The Internal Revenue Service (the “IRS”) and Treasury Department have proposed regulations (the “Proposed Regulations”) under Section 856 of the Internal Revenue Code providing guidance for analyzing whether non-traditional real estate assets qualify as real estate assets to a real estate investment trust (“REIT”). The Proposed Regulations are a good development for businesses with non-traditional assets that are considering converting into REITs or considering spinning off assets through REITs. There had been some question in 2013 regarding whether the IRS was considering contracting the categories of non-traditional assets that are qualifying real estate assets. The Proposed Regulations provide welcome guidance on the categories of assets that are qualifying real estate assets and provide factors for analyzing other types of assets. The Proposed Regulations also address the REIT classification of solar assets.
Background on REITs -
A REIT is an entity with special tax status under Sections 856 through 860 of the Internal Revenue Code. The REIT tax rules were enacted to promote and facilitate widely-held investment in portfolios of real estate.

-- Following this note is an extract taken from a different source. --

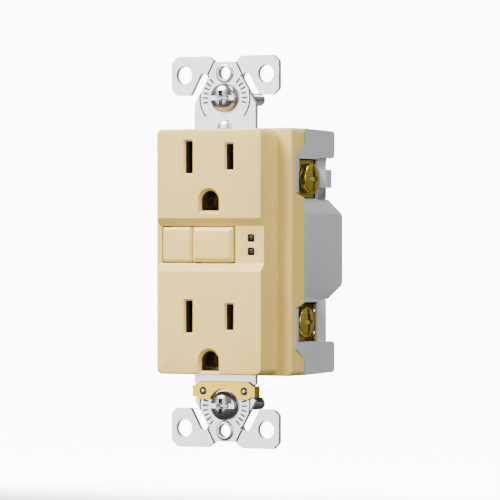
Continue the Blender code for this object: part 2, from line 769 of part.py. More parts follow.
def middle_frame(material):
    """Separator that carries the contacts in front and the circuit board behind."""
    low, high = FRAME_Y
    frame = boxes("middle_frame", [(-12.3 * MM, 12.3 * MM, low, high, -31.2 * MM, 31.2 * MM)], material)
    posts = boxes("contact_posts", [
        box for z in BLADE_Z
        for box in both_sides(8.1 * MM, 10.4 * MM, MM, low + 0.5 * MM, z - 2.5 * MM, z + 2.5 * MM)
    ])
    guide = prisms("pin_guide", [circle((RESET_X, BUTTON_Z), 3.2 * MM, 16)], "Y", 2.3 * MM, low + 0.5 * MM)
    pin_hole = prisms("pin_hole", [circle((RESET_X, BUTTON_Z), 1.1 * MM, 12)], "Y", MM, high + MM)
    contact_windows = boxes("contact_windows", both_sides(
        6.4 * MM, 8.8 * MM, low - MM, high + MM, -3.2 * MM, 5.2 * MM))
    return cut(add(frame, posts, guide), pin_hole, contact_windows)


def face_contact(name, side, material):
    """Bus strip with a blade clip at each outlet and a tab that the moving contact closes on."""
    outer = (7.2 * MM, 7.8 * MM)
    strip = (*outer, -3.6 * MM, -1.6 * MM, BLADE_Z[1] - 4.0 * MM, BLADE_Z[0] + 4.0 * MM)
    tab = (*outer, -2.0 * MM, 9.0 * MM, -2.0 * MM, 4.0 * MM)
    leaves = []
    for z in BLADE_Z:
        low, high = z - 4.2 * MM, z + 4.2 * MM
        depth = (-6.2 * MM, 2.5 * MM)
        leaves.append((*outer, *depth, low, high))
        leaves.append((4.9 * MM, 5.5 * MM, *depth, low - 0.6 * MM, high))
        leaves.append((5.4 * MM, 7.8 * MM, *depth, low - 0.6 * MM, low + 0.1 * MM))

    def on_side(limits):
        x0, x1, *rest = limits
        low_x, high_x = sorted((side * x0, side * x1))
        return (low_x, high_x, *rest)

    contact = boxes(name, [on_side(strip)], material)
    for number, limits in enumerate(leaves + [tab]):
        add(contact, boxes(f"{name}_leaf_{number}", [on_side(limits)]))
    return contact


def ground_contact(name, z, material):
    """Base washer behind the strap with two leaves that grip the ground pin."""
    base = boxes(name, [(-4.6 * MM, 4.6 * MM, GAP, 1.1 * MM, z - 1.7 * MM, z + 3.9 * MM)], material)
    leaf = (0.9 * MM, 7.6 * MM, z - 1.5 * MM, z + 2.4 * MM)
    leaves = boxes(name + "_leaves", both_sides(2.5 * MM, 3.1 * MM, *leaf))
    bore = prisms(name + "_bore", [circle((0, z), 2.45 * MM, 14)], "Y", -MM, 2 * MM)
    return cut(add(base, leaves), bore)


def circuit_board(material):
    board = boxes("circuit_board", [(-12.2 * MM, 12.2 * MM, *BOARD_Y, -31 * MM, 31 * MM)], material)
    return cut(board, boxes("latch_window", [
        (-4.6 * MM, 3.5 * MM, BOARD_Y[0] - MM, BOARD_Y[1] + MM, -1.7 * MM, 5.7 * MM),
    ]))


def latch_block(material):
    """Sliding block lifted by the reset pin; its arms close the moving contacts."""
    block = boxes("latch_block", [(-1.6 * MM, 3.0 * MM, 11.4 * MM, 17.0 * MM, -1.2 * MM, 5.2 * MM)], material)
    arms = boxes("latch_arms", [(-9.6 * MM, 9.6 * MM, 11.4 * MM, 12.6 * MM, -0.8 * MM, 4.8 * MM)])
    bore = prisms("latch_bore", [circle((RESET_X, BUTTON_Z), 1.1 * MM, 12)], "Y", 10 * MM, 18 * MM)
    plate_slot = boxes("plate_slot", [(-5 * MM, 5 * MM, 15.2 * MM, 16.4 * MM, 0.1 * MM, 3.9 * MM)])
    return pivot(cut(add(block, arms), bore, plate_slot), (RESET_X, 11.4 * MM, BUTTON_Z))


def moving_contact(name, side, material):
    low, high = sorted((side * 6.7 * MM, side * 8.5 * MM))
    bar = boxes(name, [(low, high, 10.5 * MM, 11.1 * MM, -2.9 * MM, 4.9 * MM)], material)
    middle = (side * 7.55 * MM, 1.0 * MM)
    button = prisms(name + "_tip", [circle(middle, 0.8 * MM, 12)], "Y", 10.25 * MM, 10.7 * MM)
    return pivot(add(bar, button), (side * 7.5 * MM, 11.1 * MM, BUTTON_Z))


def latch_plate(material):
    """Forked steel plate that catches under the reset pin; the plunger draws it sideways."""
    outline = [
        (-2.6 * MM, 0.4 * MM), (2.4 * MM, 0.4 * MM), (2.4 * MM, 0.8 * MM), (-0.5 * MM, 0.8 * MM),
        (-0.5 * MM, 3.1 * MM), (2.4 * MM, 3.1 * MM), (2.4 * MM, 3.6 * MM), (-2.6 * MM, 3.6 * MM),
    ]
    plate = prisms("latch_plate", [outline], "Y", 15.5 * MM, 16.1 * MM, material)
    tab = boxes("plate_tab", [(-2.6 * MM, -2.0 * MM, 15.9 * MM, 21.0 * MM, 0.4 * MM, 3.6 * MM)])
    return pivot(add(plate, tab), (-2.6 * MM, 15.8 * MM, BUTTON_Z))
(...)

A REIT has a hybrid tax treatment. From an investor’s tax perspective, a REIT is a separate taxable entity. An investor in a REIT generally only is taxed on dividends paid by the REIT and on gains on the disposition of shares in the REIT. Tax-exempt and non-US investors also are not directly taxed on the REIT’s underlying income. From the entity’s tax perspective, the REIT is allowed a “dividends paid deduction” so that it generally does not pay US corporate tax, provided that each year it distributes to its shareholders an amount at least equal to its annual taxable income.